New Jersey joined Pennsylvania yesterday on a list of at least 20 states whose tomatoes have been ruled out as the source of a salmonella outbreak that has been linked to 23 hospitalizations.

The contamination, which led to a consumer warning from the U.S. Food and Drug Administration on Saturday, has been preliminarily traced to raw red plum, red Roma and round red tomatoes.

Though most of the illnesses were reported in New Mexico and Texas, authorities are unsure where the tomatoes originated.

Pennsylvania's and New Jersey's field-grown tomatoes will start being harvested in two to four weeks and are unaffected by the outbreak, agriculture officials said. Greenhouse tomatoes are available now and are safe, they said.

Jersey-grown greenhouse tomatoes began making their way to market in mid-May, state Agriculture Secretary Charles M. Kuperus said yesterday.

That was "well after" the time frame in which the FDA has said the suspect tomatoes were bought and eaten, Kuperus said.

Greenhouse tomatoes are grown in controlled environments and "don't have contamination issues like field-grown tomatoes," said David Specca, director of the Rutgers EcoComplex in Bordentown, part of the state Agricultural Experiment Station System of Rutgers University.

But to those unaware of that, "any tomato will not be a good tomato - and that can kill the market," Specca said.

Groceries throughout the region have removed some tomato varieties from their produce sections. Acme Markets, with 130 stores in Pennsylvania, New Jersey, Delaware and Maryland, has posted signs explaining the recall.

"The health and safety of our customers is Acme's number-one priority," said Taryn Duckett, a spokeswoman at company headquarters in Malvern. "We have voluntarily removed from sale all . . . tomatoes covered under the advisory until further notice."

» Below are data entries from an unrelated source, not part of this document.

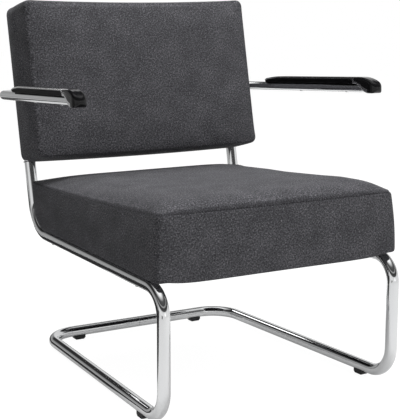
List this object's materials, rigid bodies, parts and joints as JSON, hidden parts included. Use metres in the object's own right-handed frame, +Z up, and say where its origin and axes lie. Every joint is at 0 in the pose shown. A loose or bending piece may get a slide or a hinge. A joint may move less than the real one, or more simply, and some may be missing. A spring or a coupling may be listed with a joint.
{
  "type": "upholstered chair",
  "caption": "Low upholstered lounge chair: crowned seat and back cushions on a bent round-tube sled frame, with a tube arm bow that carries slim dark arm pads.",
  "frame": {"origin": "centre of the bounding box on the floor, under the glides", "axes": "+Z up, +Y to the rear of the chair, +X to the right of a viewer who faces the chair's front"},
  "size_m": [0.7292, 0.7377, 0.798],
  "materials": {
    "chrome": "polished plating",
    "steel": "zinc plated",
    "black_plastic": "moulded, fine matt",
    "glide": "moulded, fine matt",
    "timber": "planed, unfinished",
    "webbing": "woven elastic strap",
    "padding": "open-cell foam",
    "upholstery": "woven wool blend with a fine fleck",
    "lining": "thin bonded cloth",
    "arm_pad": "polished black"
  },
  "bodies": {
    "root": {"frame_tube_left": "chrome", "frame_tube_right": "chrome", "frame_joint_sleeve": "steel", "upright_plug_left": "black_plastic", "upright_plug_right": "black_plastic", "glide_front_left": "glide", "glide_front_right": "glide", "glide_rear_left": "glide", "glide_rear_right": "glide", "glide_screws": "steel", "seat_rail_left": "timber", "seat_rail_right": "timber", "seat_rail_front": "timber", "seat_rail_rear": "timber", "seat_corner_blocks": "timber", "seat_webbing_cross": "webbing", "seat_webbing_long": "webbing", "seat_foam": "padding", "seat_cover": "upholstery", "seat_dust_cloth": "lining", "seat_bolts": "steel", "seat_inserts": "steel", "back_board": "timber", "back_board_screws": "steel", "back_rear_pad": "padding", "back_foam": "padding", "back_cover": "upholstery", "back_tee_nuts": "steel", "arm_bow": "chrome", "arm_spacers": "chrome", "arm_bolts": "chrome", "arm_pad_left": "arm_pad", "arm_pad_right": "arm_pad", "arm_pad_screws": "chrome"}
  },
  "joints": []
}
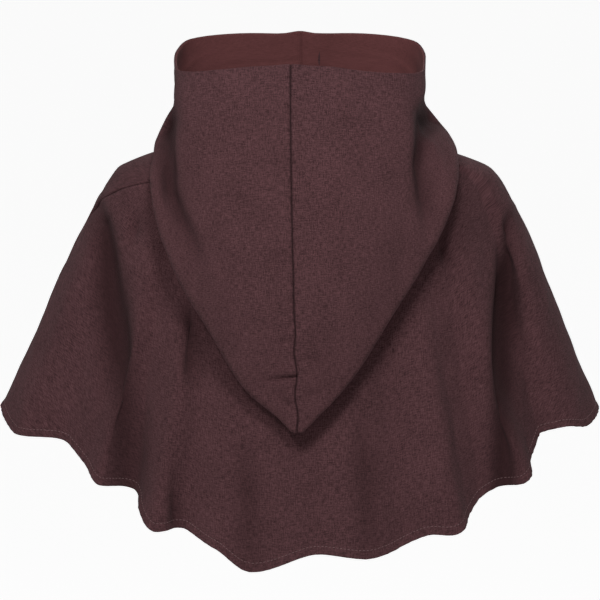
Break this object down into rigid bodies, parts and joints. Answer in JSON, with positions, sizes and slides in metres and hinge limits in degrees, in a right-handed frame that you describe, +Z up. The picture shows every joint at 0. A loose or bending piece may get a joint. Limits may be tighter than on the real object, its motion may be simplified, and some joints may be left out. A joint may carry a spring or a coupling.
{
  "type": "pull-over hood with a shoulder cape",
  "caption": "Hood with a shoulder cape, worn down: an upright collar round the neck, a pointed bag hanging over the back and a draped cape with a wavy hem.",
  "frame": {"origin": "middle of the neck, where the neckline sits on the shoulders", "axes": "+Z up, the wearer faces +Y, the bag hangs over the back towards -Y, +X to the wearer's right"},
  "size_m": [0.6593, 0.426, 0.5533],
  "materials": {
    "cloth": "matt woven cloth, dark brown with a wine tint",
    "lining": "smooth matt lining, a little redder"
  },
  "bodies": {
    "root": {"cape_back": "cloth", "cape_front": "cloth", "hood_left": "cloth", "hood_right": "cloth", "lining_left": "lining", "lining_right": "lining"}
  },
  "joints": []
}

Several types - including cherry tomatoes, grape tomatoes and tomatoes with the vine attached - remain available, Duckett said.

Growers hope that lack of complete information, and caution on the part of many restaurants, doesn't lead consumers to panic.

"When national chains like McDonald's aren't serving tomatoes, that doesn't help tomato sales," said Bill Troxell, executive secretary of the Pennsylvania Growers Association in Richfield, Pa.

Florida's tomato industry, the largest in the country, is on the verge of "complete collapse," a spokesman for the Florida Tomato Growers Exchange said yesterday.

New Jersey farmers have not suffered financial losses, said Lynne Richmond, a spokeswoman for the state Department of Agriculture. They produced 2,900 acres of tomatoes worth $23.6 million last year, mostly in Cumberland, Gloucester, Burlington, Atlantic and Salem Counties.

The salmonella outbreak "ends up being an argument for buying local," said Peter Furey, executive director of the New Jersey Farm Bureau, whose members include 5,000 full-time farmers.

With fewer miles between producer and consumer, "you have more accountability for the chain of supply," Furey said.

Marilyn Russo, who grows greenhouse tomatoes at Russo's Orchard Lane Farm in Chesterfield, Burlington County, said her business had not been dampened by the salmonella scare.

"We've had people who come in and ask questions all the time, but it hasn't affected sales," she said.

Richard Nieuwenhuis, president of the New Jersey Farm Bureau, said the state's farmers had a good record for food safety.

"We want to assure people that New Jersey-grown tomatoes are safe, fresh, and good for you," he said. "They're produced with a lot of care and food safety in mind."

What consumers need is information, said Troxell, of the Pennsylvania Growers Association.

"If we can get the word out that tomatoes are safe, that might help the greenhouse sales," Troxell said.